Dedicating Staff Time
Because the group already had EHRs in place, most of the costs of getting started focused on personnel rather than equipment or infrastructure, says Munger. For example, a group director who had been managing the group's 11 primary-care offices switched gears to spend most of her time on PCMH issues. In addition, a full-time assistant was hired to help with preparing and uploading documents to the NCQA site.
Munger reduced his patient load by about 15 percent during the process but both he and the primary-care group director still struggled to juggle their PCMH responsibilities with the demands of their regular jobs. It was not until after the group achieved recognition in October 2013 that there was room in the budget to hire several registered nurses to help with care coordination and transitions after hospital discharge.
"Everyone had very busy lives during the transition," says Munger. "Human resources are the primary cost once you have the technology in place."
Getting buy-in from everyone in the practice was the most challenging part of the process, says Munger.

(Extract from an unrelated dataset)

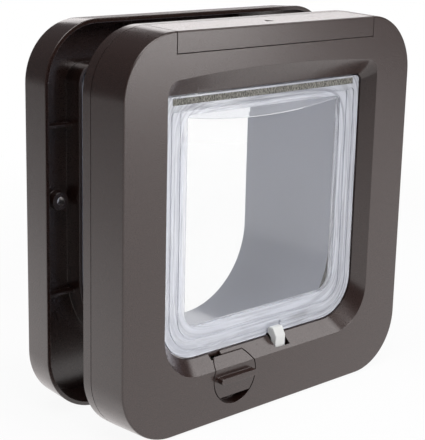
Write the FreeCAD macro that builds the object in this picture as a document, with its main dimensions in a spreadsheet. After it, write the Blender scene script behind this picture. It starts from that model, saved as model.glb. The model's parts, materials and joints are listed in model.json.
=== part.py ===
import FreeCAD
import Part
import Sketcher
import os
import re
import sys
from collections import namedtuple

# Electronic cat flap for a door: an indoor unit with a tunnel through the door, and a hollow outdoor
# frame that slides on the tunnel. X runs to the right as seen from indoors, Y outdoors and Z up.
# Depths are counted from the indoor face, and every piece is then moved back to the middle of the base.

# Driving dimensions in millimetres: name, value, what it is
SIZES = [
    ("frame_side", 210, "width and height of both frames"),
    ("frame_corner", 33, "radius of the frames' corners"),
    ("shell_wall", 2.4, "wall of the moulded shells"),
    ("seam_gap", 0.3, "shadow line between cover and rear housing"),
    ("plate_depth", 6, "rear housing rim, from the cover to the door"),
    ("front_draft", 0.8, "how much smaller the face is on each side"),
    ("edge_round", 0.9, "rounding of the face's outer edge"),
    ("door_gap", 31, "room for the door between the two frames"),
    ("outdoor_depth", 20, "depth of the outdoor frame"),
    ("outdoor_draft", 1.2, "how much smaller its outer face is on each side"),
    ("outdoor_round", 1.6, "rounding of its outer edge"),
    ("tunnel_overhang", 18, "tunnel end past the outdoor frame"),
    ("throat_gap", 0.1, "throat's front edge to the front of the flap"),
    ("throat_length", 8.9, "straight part of the throat"),
    ("tunnel_wall", 2, "wall of the tunnel"),
    ("tunnel_seat", 1.2, "flange of the throat round the start of the tunnel"),
    ("tunnel_fall", 15.5, "tunnel's floor below the flap's lower edge"),
    ("tunnel_headroom", 5, "tunnel's ceiling below the opening's upper edge"),
    ("tunnel_play", 3, "tunnel wall to the edge of the flap"),
    ("tunnel_low_corner", 50, "radius of the tunnel's lower corners"),
    ("tunnel_high_corner", 12, "radius of the tunnel's upper corners"),
    ("sleeve_play", 0.4, "outdoor frame to the tunnel"),
    ("sleeve_headroom", 1.5, "outdoor frame to the top of the tunnel"),
    ("sleeve_corner", 7, "radius of the outdoor opening's upper corners"),
    ("sleeve_reach", 11, "collar round the outdoor opening, towards the door"),
    ("side_width", 28, "face beside the opening"),
    ("opening_low", 29.8, "lower edge of the opening in the face"),
    ("tray_sill", 5.6, "opening's upper edge at its corners, below the battery tray"),
    ("opening_crown", 3.5, "rise of the upper edge in the middle"),
    ("opening_low_corner", 25, "radius of the opening's lower corners"),
    ("opening_high_corner", 8, "radius of the opening's upper corners"),
    ("reveal_depth", 8, "depth of the sloping surround"),
    ("reveal_wall", 2.2, "wall of the sloping surround"),
    ("flap_inset", 5.5, "edge of the flap inside the opening"),
    ("flap_rise", 7.7, "lower edge of the flap above the opening's"),
    ("flap_setback", 0.5, "front of the flap behind the surround"),
    ("flap_thickness", 3.6, "rim of the flap"),
    ("flap_low_corner", 22, "radius of the flap's lower corners"),
    ("flap_high_corner", 3, "radius of the flap's upper corners"),
    ("flap_play", 0.8, "gap round the flap"),
    ("hinge_gap", 13.3, "hinge axis below the opening's upper edge"),
    ("hinge_setback", 6, "hinge axis behind the front of the flap"),
    ("hinge_bar", 4.3, "radius of the flap's hinge bar"),
    ("bar_end", 2.5, "end of the hinge bar to the flap's edge"),
    ("pin_radius", 2, "radius of the flap's hinge pins"),
    ("pin_length", 5, "length of each hinge pin"),
    ("pin_play", 0.05, "running clearance of round parts"),
    ("bush_wall", 1.55, "wall of a hinge bush"),
    ("bush_length", 4.6, "length of a hinge bush"),
    ("boss_wall", 2, "plastic round a hinge bush"),
    ("rim_width", 15, "clear rim round the flap's window"),
    ("sill_width", 16.3, "clear rim below the window"),
    ("band_height", 1.4, "clear band between hinge bar and window"),
    ("smile_sides", 1.2, "drop of the band's curved lower edge at its ends"),
    ("smile_middle", 5.6, "drop of that edge in the middle"),
    ("window_corner", 9, "radius of the window's corners"),
    ("window_recess", 0.8, "step from rim to window, each face"),
    ("groove_first", 3.6, "outer groove, from the flap's edge"),
    ("groove_second", 9.4, "inner groove, from the flap's edge"),
    ("groove_top", 2.3, "top of both grooves below the hinge axis"),
    ("groove_width", 1.2, "width of the grooves in the rim"),
    ("groove_depth", 0.6, "depth of the grooves in the rim"),
    ("brush_height", 3.4, "height of the pile strip on the hinge bar"),
    ("brush_rise", 1.6, "middle of the pile strip above the hinge axis"),
    ("brush_depth", 1, "depth of the pile strip"),
    ("brush_end", 5, "pile strip's end to the flap's edge"),
    ("magnet_across", 31, "middle of the flap's magnet, to the right"),
    ("magnet_length", 14, "length of the magnets"),
    ("magnet_height", 2.6, "height of the magnets"),
    ("magnet_thickness", 1.6, "thickness of the magnets"),
    ("magnet_rise", 3.4, "flap's lower edge to its magnet"),
    ("latch_across", 9.8, "middle of the indoor latch, to the right"),
    ("latch_width", 7.5, "width of the indoor latch"),
    ("latch_front", 2.6, "front of the latch behind the face"),
    ("latch_stem", 4.2, "thickness of the latch's stem"),
    ("latch_foot", 13, "foot of the latch's stem"),
    ("latch_rise", 4.2, "top of the latch above the flap's lower edge"),
    ("latch_play", 0.7, "slot to the latch, left side"),
    ("latch_room", 3, "slot to the latch, right side"),
    ("notch_depth", 1.4, "notch in the flap's rim for the latch"),
    ("plunger_across", 11.7, "latch to its plunger"),
    ("plunger_radius", 1.4, "radius of the plunger"),
    ("solenoid_side", 11, "width of the solenoid"),
    ("solenoid_height", 10.2, "height of the solenoid"),
    ("knob_across", 27, "middle of the knob, to the left"),
    ("knob_fall", 5.8, "middle of the knob below the opening"),
    ("knob_radius", 15, "radius of the knob"),
    ("knob_gap", 0.5, "gap round the knob"),
    ("knob_back_gap", 0.4, "knob to the floor behind it"),
    ("knob_chord", 10.5, "knob's middle to the flat on its lower side"),
    ("well_floor", 1.6, "floor behind the knob"),
    ("grip_half", 13.2, "half the length of the grip"),
    ("grip_thickness", 3.4, "thickness of the grip"),
    ("grip_proud", 4, "grip in front of the face"),
    ("shaft_radius", 3, "radius of the knob's shaft"),
    ("bearing_depth", 4.6, "bearing tube behind the knob"),
    ("pinion_teeth", 12, "teeth of the pinion"),
    ("tooth_module", 1, "module of pinion and rack"),
    ("tooth_play", 0.12, "thinning of each side of a tooth"),
    ("pinion_width", 3, "width of pinion and lock bar"),
    ("bar_width", 5.2, "lock bar beside its teeth"),
    ("bar_length", 20.5, "length of the lock bar"),
    ("bar_gap", 7, "top of the lock bar at rest below the flap"),
    ("bar_play", 0.4, "lock bar to its slot"),
    ("rack_teeth", 6, "teeth of the lock bar"),
    ("battery_end", 5.5, "end of the battery cover past the tray"),
    ("battery_skirt", 11.5, "battery cover's skirt, down from the top"),
    ("battery_wall", 2.2, "wall of the battery cover"),
    ("battery_gap", 0.35, "seam round the battery cover"),
    ("cell_radius", 5.25, "radius of a battery cell"),
    ("cell_nub", 0.9, "cell's positive contact"),
    ("tray_wall", 1.2, "wall of the battery tray"),
    ("tray_gap", 4.6, "top of the battery tray below the top of the frame"),
    ("tray_end", 6, "end of the battery tray to the frame's corners"),
    ("tray_front_gap", 0.5, "battery cover's wall to the tray"),
    ("tray_back_gap", 0.7, "battery tray to the back plate"),
    ("cell_play", 0.1, "battery cell to the tray"),
    ("cell_gap", 0.9, "between the two rows of cells"),
    ("cell_cover", 3, "top of the cells below the top of the tray"),
    ("tray_centre", 14, "half the width of the tray's middle block"),
    ("spring_room", 5.2, "room for a contact spring"),
    ("spring_width", 5, "width of a contact spring's leaf"),
    ("spring_leaf", 0.4, "thickness of that leaf"),
    ("button_radius", 3.5, "radius of the settings button"),
    ("board_thickness", 1.6, "thickness of the circuit boards"),
    ("board_height", 50, "height of the control board"),
    ("board_gap", 10, "its upper edge below the frame's upper corners"),
    ("board_play", 3.3, "antenna coil to the control board"),
    ("board_edge", 5, "control board to the frame's side"),
    ("coil_play", 0.4, "antenna coil to the throat"),
    ("coil_depth", 4.6, "width of the antenna coil"),
    ("coil_thickness", 2.6, "thickness of the antenna coil"),
    ("post_inset", 14, "housing screws from the frame's sides"),
    ("post_low", 30, "lower housing screws above the base"),
    ("post_gap", 28, "upper housing screws below the top"),
    ("post_radius", 3.8, "radius of the screw posts"),
    ("screw_hole", 1.4, "radius of the holes for the housing screws"),
    ("head_hole", 3.1, "radius of the recesses for their heads"),
    ("head_recess", 1.4, "depth of those recesses"),
    ("fix_gap", 10, "holes for the fixing screws, beside the tunnel"),
    ("fix_rise", 9, "those holes above the frame's middle"),
    ("fix_radius", 2.2, "radius of those holes in the outdoor frame"),
    ("pilot_radius", 1.6, "radius of those holes in the rear housing"),
    ("fix_boss", 5, "radius of the bosses round them"),
    ("rib_thickness", 1.6, "ribs of the outdoor frame"),
    ("rib_height", 5, "height of the ribs and bosses on the outdoor frame's floor"),
    ("rib_fall", 42, "its lower side ribs below the middle"),
    ("rib_rise", 49, "its upper side ribs above the middle"),
    ("rib_across", 40, "its upright ribs, to each side"),
]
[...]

"We were embarking on a real redesign of work flows and thought processes going from an episodic model of care to thinking beyond individual patients to population-based care," he says. "Change management was very important in order to get buy-in from everyone, from physicians to office assistants, and make sure they understood how this will improve patient care."
Many employees were skeptical that the long-term benefits would eventually outweigh the costs — in both time and money — of gaining medical home status.
"At the time, Blue Cross-Blue Shield was offering to pay us for care coordination but there were no other plans in our market doing this and a lot of people wondered what we would get out of it," says Munger. "They wanted to know how this would really help the patient and whether we would see returns on adding a lot of extra work and personnel."
Adjusting to team-based care was another hurdle in the beginning, he says. While clinicians agreed with the concept of teamwork and sharing patient care with advanced practitioners, it has taken time for them to truly embrace it.
"No one would want to give them up now but a year or so ago, there were a lot of misunderstandings about what our nurse coordinators would do and how they would improve care," says Munger.
Soon after St. Luke's received recognition, Munger hired two nurse coordinators for his office and plans to add three more by September 2015. The group has also shifted more patient care responsibilities to triage nurses and medical assistants to ensure that they work at the top of their licensures.
"Achieving your recognition is just the beginning of your journey to transform your practice," says Munger. "For us, it continues to be a work in progress."
Reaping the Benefits
Patients began to take notice when St. Luke's expanded access to care. The group now offers same-day appointments at all locations and three offices have opened walk-in clinics managed by nurse practitioners, Monday through Saturday.
"The walk-in clinics have become a way to attract new patients," says Munger. We've increased our patient load by about 19 percent since the clinics opened."